The “old guard” was your parents and mine. You act right and I act right. Difference between you and me, is about 3 inches and 100lbs and a violentized reptile brain. I internalized all of what my parents expected of me, and like many another man of my generation with similarly violentized reptile brains, I expect these children to deport themselves in public as if there are others present whom they must consider and respect.
The Japanese have maintained this apparatus for centuries with the consequence that you can leave your bicycle unlocked in downtown Tokyo for the day and pick it up unmolested that evening. You know, frankly, I don’t give two tenths of a dayyum about where these underinvested spawn hang their hats, what I do care about is that they begin to exhibit consideration for others in public places – and failing to do so – I’d just as soon see the death squads go into operation quick, fast, and in a hurry.
Dood, when the last time you visited Tijuana or Juarez? I just got back from San Diego last night, and to look out across what has become of that 3rd worlded megacity just across the border because it’s overrun with ni nis (no education, no jobs, no prospects) is unbelievable.

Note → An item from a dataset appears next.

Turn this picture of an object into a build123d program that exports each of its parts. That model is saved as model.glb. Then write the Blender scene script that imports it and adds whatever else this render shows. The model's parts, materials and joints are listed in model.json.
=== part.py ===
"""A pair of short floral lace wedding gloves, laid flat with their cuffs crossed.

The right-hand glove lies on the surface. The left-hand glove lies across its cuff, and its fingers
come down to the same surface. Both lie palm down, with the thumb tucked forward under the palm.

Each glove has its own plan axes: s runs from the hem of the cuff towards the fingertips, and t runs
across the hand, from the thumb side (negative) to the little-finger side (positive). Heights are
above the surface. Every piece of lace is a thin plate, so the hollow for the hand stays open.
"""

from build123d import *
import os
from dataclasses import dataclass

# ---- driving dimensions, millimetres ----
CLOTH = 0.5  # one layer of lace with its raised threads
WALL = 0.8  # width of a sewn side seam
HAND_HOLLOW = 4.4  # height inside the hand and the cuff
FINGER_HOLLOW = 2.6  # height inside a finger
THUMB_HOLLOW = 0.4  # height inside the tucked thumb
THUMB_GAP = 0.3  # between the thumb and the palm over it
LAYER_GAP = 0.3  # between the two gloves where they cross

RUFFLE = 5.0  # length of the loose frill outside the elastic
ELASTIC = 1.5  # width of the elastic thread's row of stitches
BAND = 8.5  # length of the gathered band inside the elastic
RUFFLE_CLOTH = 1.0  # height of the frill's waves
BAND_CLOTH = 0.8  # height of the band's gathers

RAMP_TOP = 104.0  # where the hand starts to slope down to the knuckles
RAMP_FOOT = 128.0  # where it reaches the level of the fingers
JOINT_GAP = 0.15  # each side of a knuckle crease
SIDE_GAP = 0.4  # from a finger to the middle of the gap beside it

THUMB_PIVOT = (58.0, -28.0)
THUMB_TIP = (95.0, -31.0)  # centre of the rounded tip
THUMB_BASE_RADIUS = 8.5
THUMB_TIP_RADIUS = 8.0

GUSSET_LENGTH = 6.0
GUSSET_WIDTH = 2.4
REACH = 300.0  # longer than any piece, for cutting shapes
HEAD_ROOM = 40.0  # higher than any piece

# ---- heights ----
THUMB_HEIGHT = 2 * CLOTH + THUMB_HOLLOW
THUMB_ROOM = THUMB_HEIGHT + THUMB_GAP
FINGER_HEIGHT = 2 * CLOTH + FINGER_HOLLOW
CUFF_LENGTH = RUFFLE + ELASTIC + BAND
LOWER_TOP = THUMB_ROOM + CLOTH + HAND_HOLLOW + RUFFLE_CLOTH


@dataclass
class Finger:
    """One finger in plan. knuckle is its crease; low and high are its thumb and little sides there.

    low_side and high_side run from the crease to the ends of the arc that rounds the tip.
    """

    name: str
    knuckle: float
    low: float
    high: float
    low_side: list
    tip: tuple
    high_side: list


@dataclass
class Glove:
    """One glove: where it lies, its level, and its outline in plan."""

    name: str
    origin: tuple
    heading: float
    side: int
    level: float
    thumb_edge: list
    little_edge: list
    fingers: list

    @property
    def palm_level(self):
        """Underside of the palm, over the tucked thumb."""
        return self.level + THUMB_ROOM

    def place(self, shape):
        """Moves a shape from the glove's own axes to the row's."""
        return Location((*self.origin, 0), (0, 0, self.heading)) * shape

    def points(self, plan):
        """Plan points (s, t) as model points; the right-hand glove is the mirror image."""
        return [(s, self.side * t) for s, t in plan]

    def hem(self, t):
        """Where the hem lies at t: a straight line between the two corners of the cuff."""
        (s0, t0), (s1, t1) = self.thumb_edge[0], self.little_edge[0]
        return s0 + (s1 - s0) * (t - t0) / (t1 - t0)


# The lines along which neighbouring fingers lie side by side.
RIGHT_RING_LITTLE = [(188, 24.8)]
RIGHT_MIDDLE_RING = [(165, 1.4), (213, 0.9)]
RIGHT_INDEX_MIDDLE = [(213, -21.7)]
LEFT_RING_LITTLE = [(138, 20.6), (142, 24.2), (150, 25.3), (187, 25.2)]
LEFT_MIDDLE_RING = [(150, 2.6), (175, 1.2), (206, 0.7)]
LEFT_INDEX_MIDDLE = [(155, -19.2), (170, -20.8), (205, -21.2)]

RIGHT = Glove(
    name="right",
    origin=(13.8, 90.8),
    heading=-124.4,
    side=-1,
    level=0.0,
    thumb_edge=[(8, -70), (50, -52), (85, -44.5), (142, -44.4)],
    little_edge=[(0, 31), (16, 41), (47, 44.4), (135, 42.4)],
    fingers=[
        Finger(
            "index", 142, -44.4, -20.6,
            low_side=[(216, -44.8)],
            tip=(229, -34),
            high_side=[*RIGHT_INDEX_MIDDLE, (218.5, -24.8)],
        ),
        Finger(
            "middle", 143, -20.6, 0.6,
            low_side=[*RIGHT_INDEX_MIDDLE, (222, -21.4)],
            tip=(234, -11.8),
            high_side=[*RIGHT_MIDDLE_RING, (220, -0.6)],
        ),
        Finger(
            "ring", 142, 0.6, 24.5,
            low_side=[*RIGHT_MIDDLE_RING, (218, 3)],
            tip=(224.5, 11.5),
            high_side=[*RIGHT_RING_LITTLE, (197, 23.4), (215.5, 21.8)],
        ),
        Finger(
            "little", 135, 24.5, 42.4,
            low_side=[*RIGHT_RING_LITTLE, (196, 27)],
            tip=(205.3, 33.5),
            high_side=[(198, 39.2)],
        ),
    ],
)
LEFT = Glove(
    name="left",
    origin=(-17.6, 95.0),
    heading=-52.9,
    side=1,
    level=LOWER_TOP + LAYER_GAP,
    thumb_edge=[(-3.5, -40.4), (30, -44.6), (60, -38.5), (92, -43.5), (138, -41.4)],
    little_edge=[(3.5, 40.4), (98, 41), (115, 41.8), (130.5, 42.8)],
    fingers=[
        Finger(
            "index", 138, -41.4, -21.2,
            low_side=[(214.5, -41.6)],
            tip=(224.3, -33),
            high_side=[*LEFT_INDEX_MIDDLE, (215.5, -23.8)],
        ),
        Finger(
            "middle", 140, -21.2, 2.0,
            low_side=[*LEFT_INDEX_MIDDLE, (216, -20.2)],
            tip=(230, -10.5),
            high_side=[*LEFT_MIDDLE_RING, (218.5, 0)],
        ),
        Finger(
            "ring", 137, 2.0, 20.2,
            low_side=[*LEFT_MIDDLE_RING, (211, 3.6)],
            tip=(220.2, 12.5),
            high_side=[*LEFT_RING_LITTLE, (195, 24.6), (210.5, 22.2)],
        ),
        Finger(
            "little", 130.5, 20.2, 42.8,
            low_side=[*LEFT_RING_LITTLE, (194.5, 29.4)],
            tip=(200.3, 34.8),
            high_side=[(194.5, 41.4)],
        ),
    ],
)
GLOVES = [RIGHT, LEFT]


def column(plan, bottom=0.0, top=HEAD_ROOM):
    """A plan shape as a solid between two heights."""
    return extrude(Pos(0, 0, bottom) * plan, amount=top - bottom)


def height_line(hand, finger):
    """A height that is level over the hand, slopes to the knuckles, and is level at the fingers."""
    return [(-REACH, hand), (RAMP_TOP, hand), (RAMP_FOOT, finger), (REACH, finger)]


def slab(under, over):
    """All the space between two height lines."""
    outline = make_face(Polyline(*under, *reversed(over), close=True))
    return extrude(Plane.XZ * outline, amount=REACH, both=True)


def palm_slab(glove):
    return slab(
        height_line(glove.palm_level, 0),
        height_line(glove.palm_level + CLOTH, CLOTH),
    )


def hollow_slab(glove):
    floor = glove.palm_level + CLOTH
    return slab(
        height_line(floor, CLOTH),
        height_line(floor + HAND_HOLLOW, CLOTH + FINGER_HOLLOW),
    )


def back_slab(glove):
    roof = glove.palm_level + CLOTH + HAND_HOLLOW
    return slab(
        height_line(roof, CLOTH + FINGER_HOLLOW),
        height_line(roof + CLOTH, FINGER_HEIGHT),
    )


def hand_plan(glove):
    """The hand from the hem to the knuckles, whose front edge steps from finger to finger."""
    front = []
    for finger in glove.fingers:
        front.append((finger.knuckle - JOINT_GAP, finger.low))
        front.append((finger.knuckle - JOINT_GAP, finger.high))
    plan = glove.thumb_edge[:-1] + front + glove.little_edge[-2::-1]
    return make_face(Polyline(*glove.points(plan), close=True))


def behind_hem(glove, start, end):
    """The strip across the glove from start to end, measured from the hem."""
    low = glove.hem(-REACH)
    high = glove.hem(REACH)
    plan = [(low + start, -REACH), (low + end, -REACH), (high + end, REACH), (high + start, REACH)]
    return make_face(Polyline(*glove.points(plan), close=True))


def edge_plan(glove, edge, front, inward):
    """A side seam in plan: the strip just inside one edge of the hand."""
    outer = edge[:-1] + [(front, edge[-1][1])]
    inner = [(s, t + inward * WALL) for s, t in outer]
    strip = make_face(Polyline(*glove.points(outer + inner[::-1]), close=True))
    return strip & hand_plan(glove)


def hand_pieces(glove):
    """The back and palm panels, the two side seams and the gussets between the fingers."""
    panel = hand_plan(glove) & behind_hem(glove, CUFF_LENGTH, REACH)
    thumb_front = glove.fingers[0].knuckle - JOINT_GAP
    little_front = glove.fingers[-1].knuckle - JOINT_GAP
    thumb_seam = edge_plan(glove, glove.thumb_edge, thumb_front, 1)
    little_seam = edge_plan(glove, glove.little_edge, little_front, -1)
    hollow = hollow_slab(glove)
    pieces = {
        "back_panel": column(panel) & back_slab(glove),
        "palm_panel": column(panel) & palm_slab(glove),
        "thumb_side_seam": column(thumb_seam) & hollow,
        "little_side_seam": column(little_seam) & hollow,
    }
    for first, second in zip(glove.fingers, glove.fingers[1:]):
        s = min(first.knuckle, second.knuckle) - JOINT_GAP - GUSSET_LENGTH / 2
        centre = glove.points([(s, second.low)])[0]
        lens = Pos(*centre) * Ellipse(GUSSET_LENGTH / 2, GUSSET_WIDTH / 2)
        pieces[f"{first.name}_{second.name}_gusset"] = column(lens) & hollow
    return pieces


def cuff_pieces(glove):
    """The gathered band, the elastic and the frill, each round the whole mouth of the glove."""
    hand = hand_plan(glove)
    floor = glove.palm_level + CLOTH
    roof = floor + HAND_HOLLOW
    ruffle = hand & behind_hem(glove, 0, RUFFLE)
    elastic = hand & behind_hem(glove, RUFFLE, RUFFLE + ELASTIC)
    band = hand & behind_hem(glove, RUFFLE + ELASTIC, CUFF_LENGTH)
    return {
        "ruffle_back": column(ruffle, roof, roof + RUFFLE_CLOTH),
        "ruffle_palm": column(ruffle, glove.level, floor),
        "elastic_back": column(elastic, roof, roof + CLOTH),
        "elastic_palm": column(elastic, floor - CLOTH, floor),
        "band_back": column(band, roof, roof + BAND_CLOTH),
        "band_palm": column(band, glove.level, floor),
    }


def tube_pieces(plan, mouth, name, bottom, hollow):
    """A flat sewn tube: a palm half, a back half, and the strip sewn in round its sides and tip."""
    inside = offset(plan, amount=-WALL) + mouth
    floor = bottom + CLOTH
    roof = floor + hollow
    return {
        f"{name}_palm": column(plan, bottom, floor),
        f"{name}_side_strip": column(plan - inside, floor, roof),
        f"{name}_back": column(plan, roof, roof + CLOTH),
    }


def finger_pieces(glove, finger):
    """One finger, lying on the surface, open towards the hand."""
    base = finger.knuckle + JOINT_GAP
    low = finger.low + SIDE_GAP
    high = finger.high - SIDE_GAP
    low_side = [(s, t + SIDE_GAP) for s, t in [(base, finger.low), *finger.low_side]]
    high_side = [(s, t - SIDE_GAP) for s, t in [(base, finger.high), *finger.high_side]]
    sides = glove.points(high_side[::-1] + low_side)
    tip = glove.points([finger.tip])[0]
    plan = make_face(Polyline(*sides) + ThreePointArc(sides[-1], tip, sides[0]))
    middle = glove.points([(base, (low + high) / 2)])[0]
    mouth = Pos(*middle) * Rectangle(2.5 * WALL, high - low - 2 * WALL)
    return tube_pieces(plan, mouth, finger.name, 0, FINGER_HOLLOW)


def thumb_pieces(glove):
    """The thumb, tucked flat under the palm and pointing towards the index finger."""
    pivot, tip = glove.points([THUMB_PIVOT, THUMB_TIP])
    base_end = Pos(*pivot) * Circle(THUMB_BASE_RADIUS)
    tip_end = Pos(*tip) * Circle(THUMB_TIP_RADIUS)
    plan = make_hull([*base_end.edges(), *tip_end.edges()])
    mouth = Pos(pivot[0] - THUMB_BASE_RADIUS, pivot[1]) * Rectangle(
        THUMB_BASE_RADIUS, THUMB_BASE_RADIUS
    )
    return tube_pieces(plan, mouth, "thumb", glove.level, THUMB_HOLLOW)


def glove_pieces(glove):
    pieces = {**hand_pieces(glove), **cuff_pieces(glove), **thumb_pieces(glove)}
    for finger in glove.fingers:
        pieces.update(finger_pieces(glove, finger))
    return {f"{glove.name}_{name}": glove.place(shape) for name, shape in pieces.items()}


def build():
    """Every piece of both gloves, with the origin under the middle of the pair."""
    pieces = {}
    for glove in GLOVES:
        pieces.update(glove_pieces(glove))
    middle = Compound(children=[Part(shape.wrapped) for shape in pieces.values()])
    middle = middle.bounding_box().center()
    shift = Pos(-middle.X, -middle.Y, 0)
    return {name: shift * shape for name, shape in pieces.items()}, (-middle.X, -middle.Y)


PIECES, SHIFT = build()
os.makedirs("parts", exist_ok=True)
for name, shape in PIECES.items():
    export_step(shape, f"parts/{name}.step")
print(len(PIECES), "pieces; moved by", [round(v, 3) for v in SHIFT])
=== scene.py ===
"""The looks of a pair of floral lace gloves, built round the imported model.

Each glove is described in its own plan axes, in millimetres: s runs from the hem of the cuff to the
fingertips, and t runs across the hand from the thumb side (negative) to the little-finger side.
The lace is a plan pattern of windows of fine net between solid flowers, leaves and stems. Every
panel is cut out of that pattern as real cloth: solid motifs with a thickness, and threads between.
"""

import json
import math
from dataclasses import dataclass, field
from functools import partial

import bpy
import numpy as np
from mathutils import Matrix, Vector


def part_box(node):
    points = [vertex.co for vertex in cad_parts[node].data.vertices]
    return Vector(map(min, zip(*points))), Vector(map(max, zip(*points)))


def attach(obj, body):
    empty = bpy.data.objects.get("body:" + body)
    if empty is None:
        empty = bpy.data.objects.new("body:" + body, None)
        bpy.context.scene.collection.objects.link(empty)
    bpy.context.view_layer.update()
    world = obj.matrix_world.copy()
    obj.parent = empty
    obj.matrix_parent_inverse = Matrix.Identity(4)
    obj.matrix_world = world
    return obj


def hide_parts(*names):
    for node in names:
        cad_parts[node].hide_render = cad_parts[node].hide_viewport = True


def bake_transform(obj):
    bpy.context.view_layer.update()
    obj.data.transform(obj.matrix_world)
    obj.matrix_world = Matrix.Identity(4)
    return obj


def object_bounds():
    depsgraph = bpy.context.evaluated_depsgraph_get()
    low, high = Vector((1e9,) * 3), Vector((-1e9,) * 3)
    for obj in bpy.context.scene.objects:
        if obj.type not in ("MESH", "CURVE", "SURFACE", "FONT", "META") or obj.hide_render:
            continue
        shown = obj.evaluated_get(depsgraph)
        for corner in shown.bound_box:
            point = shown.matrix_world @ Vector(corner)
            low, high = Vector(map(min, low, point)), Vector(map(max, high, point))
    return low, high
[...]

They are a plague, and, the raw kindling for the civil war raging in Mexico.
Given another decade and the continuing economic contraction in the U.S., what’s the difference between these adolescent monsters on the bus and the ni nis decamped in Juarez? The well-being of these kids is not my problem, it’s not your problem, except as it intrudes upon your quality of life in the commons. No, their rude and contentious alienation from polite society is strictly their own problem, and their underinvested parent’s problem who spawned and neglected them.
Last time I checked, a bullet is exponentially cheaper than single day of ineffectual public school “education”, and a lot less expensive than a single day of incarceration.